The “childcare-conference conundrum” — how can parents balance conference attendance and childcare and how can conferences accommodate these (mostly) early-career scientist-parents— is widespread in academia, but these discussions seemed to be relegated to a whisper network of moms-mentoring-moms. When I first searched for advice on conferencing-with-a-baby/parenting-with-a-career, it was mostly through informal channels. There were conversations at women-in-science events and panels, tips traded through twitter, and hard-won insights passed from lab to lab.

This month, PNAS published Rebecca M. Calisi and a Working Group of Mothers in Science’s ‘How to tackle the childcare-conference conundrum.’ In this piece, Calisi and coauthors clearly define the challenges of parenting while pursuing a career in science and outline four concrete suggestions for conferences to better support academic parents. They write:

“Using [these] guidelines also helps normalize pregnancy, lactation, and the childcare needs of working parents, especially working mothers. These guidelines may seem burdensome to conference organizers; however, they entail considerations that parents take into account every day while maintaining an active career.”

This Working Group of Mothers in Science opinion piece is simple, clear, and groundbreaking. This is a departure from the model of moms-mentoring-moms — it is an outward-facing, policy-ready call to action for institutional changes. The moms-mentoring-moms model can be great for individuals, but it does not address the structural inequalities facing parents in academia. Instead, the forty-five co-authors write: “These recommendations are directed toward research societies and conference organizers who are willing to take a leadership role in creating solutions, either incrementally or on a large scale.”

Figure from PNAS — By promoting a parent-friendly environment and culture, professional societies would send a strong message of support and inclusiveness that could help retain parents in their academic fields. Image courtesy of Dave Cutler (artist).

The recommendations are packaged in a memorable acronym, CARE: Childcare, Accommodate families, Resources, and Establish social networks. Each recommendation is outlined in detail, from the physiological needs behind specific accommodations (for example, how baby-wearing, on-site childcare, and lactation rooms to support breastfeeding parents) to a range of possible policies and actions for conference organizers to adopt. In my own experience, this year I’m attending an intimate one-day science symposium at my field site, medium-sized weekend regional meetings, and a huge week-long international conference. There are CARE recommendations that could improve every one of these conferences.
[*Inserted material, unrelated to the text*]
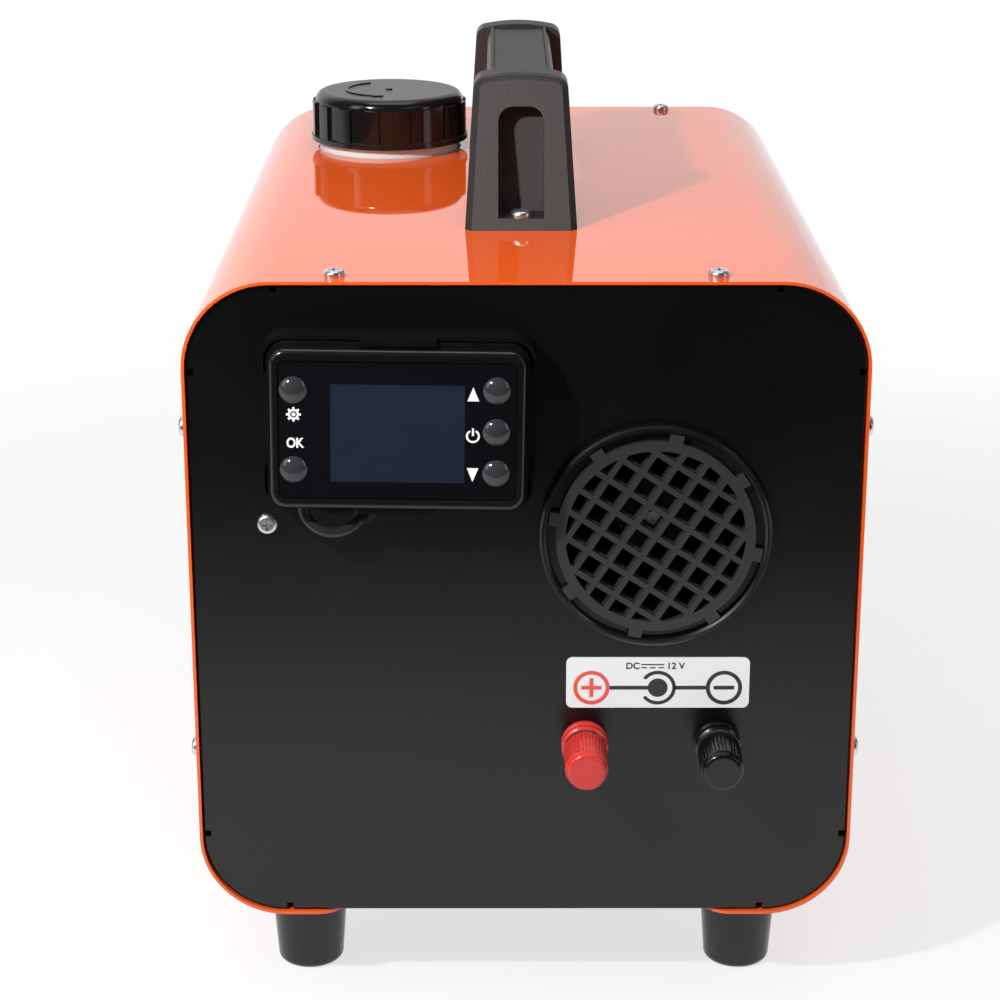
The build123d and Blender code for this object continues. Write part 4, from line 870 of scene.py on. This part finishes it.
class HEATER_OT_stage(bpy.types.Operator):
    """Set the floor, lamps, sky and camera"""

    bl_idname = "heater.stage"
    bl_label = "Studio"

    def execute(self, context):
        studio = settings("heater_studio")
        self.floor(studio)
        self.sky(context.scene)
        self.lamps(studio)
        self.camera(context.scene, studio)
        context.scene.view_settings.view_transform = "Standard"
        return {"FINISHED"}

    def floor(self, studio):
        reach = 30.0
        mesh = bpy.data.meshes.new("floor")
        mesh.from_pydata([(-reach, -reach, 0), (reach, -reach, 0), (reach, reach, 0), (-reach, reach, 0)], [],
                         [(0, 1, 2, 3)])
        ground = Finish("floor_paper")
        x, y, _ = ground.axes(ground.place())
        away = (x * x + y * y) ** 0.5
        radius = studio.floor_radius
        whitened = studio.floor_glow + away.between(radius * 0.4, radius) * (1 - studio.floor_glow)
        fleck = ground.noise(7 * MM, 3)
        lit = ground.node("ShaderNodeBsdfDiffuse", None, {
            "Color": ground.mix(fleck, shade(studio.floor, 0.985), studio.floor)})
        path = ground.node("ShaderNodeLightPath")
        seen = Field(ground, path.socket.node.outputs["Is Camera Ray"])
        mirrored = Field(ground, path.socket.node.outputs["Is Glossy Ray"]) \
            | Field(ground, path.socket.node.outputs["Is Transmission Ray"])
        dark = mirrored * (0 - y).between(0.42, 0.92) * 0.97
        level = seen | (mirrored * (1 - dark) + (1 - mirrored) * 0.5)
        plain = ground.node("ShaderNodeEmission", None, {"Color": (1, 1, 1, 1), "Strength": level})
        blend = ground.node("ShaderNodeMixShader", None, {0: whitened, 1: lit, 2: plain})
        unlit = ground.node("ShaderNodeEmission", None, {"Strength": 0.0})
        shown = ground.node("ShaderNodeMixShader", None, {0: dark, 1: blend, 2: unlit})
        ground.node("ShaderNodeOutputMaterial", None, {"Surface": shown})
        mesh.materials.append(ground.owner)
        floor = bpy.data.objects.new("floor", mesh)
        bpy.context.scene.collection.objects.link(floor)

    def sky(self, scene):
        """White to the camera and in reflections from behind; darker in front, on the right and above."""
        scene.world = bpy.data.worlds.new("studio_sky")
        air = Finish(scene.world)
        x, y, z = air.axes(air.node("ShaderNodeTexCoord", output="Generated"))
        path = air.node("ShaderNodeLightPath")
        seen = Field(air, path.socket.node.outputs["Is Camera Ray"])
        mirrored = Field(air, path.socket.node.outputs["Is Glossy Ray"]) \
            | Field(air, path.socket.node.outputs["Is Transmission Ray"])
        right, overhead = x.between(0.10, 0.65), z.between(0.5, 0.95)
        behind = y.between(0.05, 0.75) * (1 - right * 0.5) * (1 - overhead * 0.6)
        above = z.between(0.0, 0.9)
        level = seen | (mirrored * (0.05 + behind * 0.95) + (1 - mirrored) * (0.12 + above * 0.40))
        shader = air.node("ShaderNodeBackground", None, {"Color": (1, 1, 1, 1), "Strength": level})
        air.node("ShaderNodeOutputWorld", None, {"Surface": shader})

    def lamps(self, studio):
        flat, rise = math.cos(studio.key_height), math.sin(studio.key_height)
        toward = Vector((-math.sin(studio.key_azimuth) * flat, -math.cos(studio.key_azimuth) * flat, rise))
        top = Vector((0, 0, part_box("case_shell")[1].z))
        size = (studio.key_size, studio.key_size)
        self.panel("key", top + toward * studio.key_distance, size, studio.key_power)
        for name, place, size, power in SOFT_BOXES:
            self.panel(name, place, size, power)

    def panel(self, name, place, size, power):
        """A soft box that faces the middle of the heater."""
        lamp = bpy.data.lights.new(name, "AREA")
        lamp.shape = "RECTANGLE"
        lamp.size, lamp.size_y = size
        lamp.energy = power
        box = bpy.data.objects.new(name, lamp)
        box.location = place
        aim = Vector((0, 0, AIM_HEIGHT)) - Vector(place)
        box.rotation_euler = aim.to_track_quat("-Z", "Y").to_euler()
        bpy.context.scene.collection.objects.link(box)

    def camera(self, scene, studio):
        eye = bpy.data.cameras.new("camera")
        eye.sensor_width = 36.0
        eye.lens = studio.lens
        eye.clip_start, eye.clip_end = 0.05, 100.0
        camera = bpy.data.objects.new("camera", eye)
        camera.location = studio.camera
        camera.rotation_euler = Euler((math.radians(90) - studio.pitch, 0, -studio.yaw))
        scene.collection.objects.link(camera)
        scene.camera = camera


OPERATORS = (
    HEATER_OT_case, HEATER_OT_feet, HEATER_OT_fasteners, HEATER_OT_handle, HEATER_OT_fuel,
    HEATER_OT_controller, HEATER_OT_controller_marks, HEATER_OT_lead, HEATER_OT_intake, HEATER_OT_label,
    HEATER_OT_posts, HEATER_OT_heater_unit, HEATER_OT_stage,
)


class HEATER_PT_panel(bpy.types.Panel):
    """Lists the heater's steps"""

    bl_idname = "HEATER_PT_panel"
    bl_label = "Heater"
    bl_space_type = "VIEW_3D"
    bl_region_type = "UI"
    bl_category = "Heater"

    def draw(self, context):
        for operator in OPERATORS:
            self.layout.operator(operator.bl_idname)
        for name in GROUPS:
            box = self.layout.box()
            for prop in GROUPS[name].__annotations__:
                box.prop(getattr(context.scene, name), prop)


def register():
    for cls in (*GROUPS.values(), *OPERATORS, HEATER_PT_panel):
        bpy.utils.register_class(cls)
    for name, cls in GROUPS.items():
        setattr(bpy.types.Scene, name, PointerProperty(type=cls))


def unregister():
    for name in GROUPS:
        delattr(bpy.types.Scene, name)
    for cls in reversed((*GROUPS.values(), *OPERATORS, HEATER_PT_panel)):
        bpy.utils.unregister_class(cls)


def main():
    register()
    for operator in OPERATORS:
        group, name = operator.bl_idname.split(".")
        getattr(getattr(bpy.ops, group), name)()


if __name__ == "__main__":
    main()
I plan to share this PNAS paper with the conference organizers next month when I arrive to give two talks with my two year old in tow. Part of the appeal of bringing my child to this conference is the opportunity to return to my old grad school and share my whole self — the scientist & the parent that I’ve become — with my old colleagues, grad cohort, and mentors. Earlier this month, I chatted with PLoS Ecology Community Editor Jeff Atkins on his podcast Major Revisions. We talked about academic parenthood, kid field assistants, and my dramatic balance (see-saw?) of family and career as a postdoc. I spent a lot of the last year as an absent academic parent while I traveled for research, training, conferences, and longs stay at my “home” institution, a university that’s actually a four-hour drive from my “home” home. Throughout this stretch, I’ve received amazing moms-mentoring-moms mentorship, wonderful childcare and co-parenting, and enthusiastic support from all professional corners. A combination of luck and privilege has buoyed my scientist-parenthood journey. What Calisi’s CARE recommendations do is provide this kind of support with equity and inclusiveness to all parents at academic conferences. What I need — what my peers in the early-career parenthood cohort, and the grad students coming up behind us need — is not more stories about having-it-all, work-life balance anecdotes, or advice on how individuals can adjust to parenthood in academia. We need the CARE recommendations, we need institutional support, and we need these to continue to be published in high-impact journals in our field like PNAS.

 

Left: In December 2017 I tweeted my frustration at reading another working-life personal-anecdote essay on parenthood in a high profile science journal. I’ve been waiting for something like Calisi’s PNAS paper! Right: I’m living my best absent academic parent life.

Finally, I should disclose that I’m writing about ‘How to tackle the childcare-conference conundrum’ while lounging in my hotel room 1300 miles away from my kid. I’m visiting the National Lacustrine Core Facility with samples I cored from my ponds in Maine. My kid is old enough to FaceTime, my breast pump is gathering dust in storage, traveling is much easier on both of us at this point, and I am determined to enjoy it. For me, enjoying the travel means immersing myself in college basketball from my hotel bed, and uninterrupted evening manuscript revisions that run right through toddler bedtime. One of the benefits of the support system outlined in ‘How to tackle the childcare-conference conundrum’ is the ability to decide to travel without children. This option is often not a choice but a necessity, and if I had waited until it was easy to travel without my child, I would have missed out on at least a year and a half of research, training, and conference opportunities. My cushy visiting-researcher-in-a-hotel-life now is possible (and mommy-guilt-free) because people like a Working Group of Mothers in Science have advocated and worked to shift the culture of academia. Now, we have the CARE roadmap to shift the policies and culture at our conferences. So, with gratitude and nine uninterrupted hours of sleep, I salute the amazing work of Calisi and a Working Group of Mothers in Science!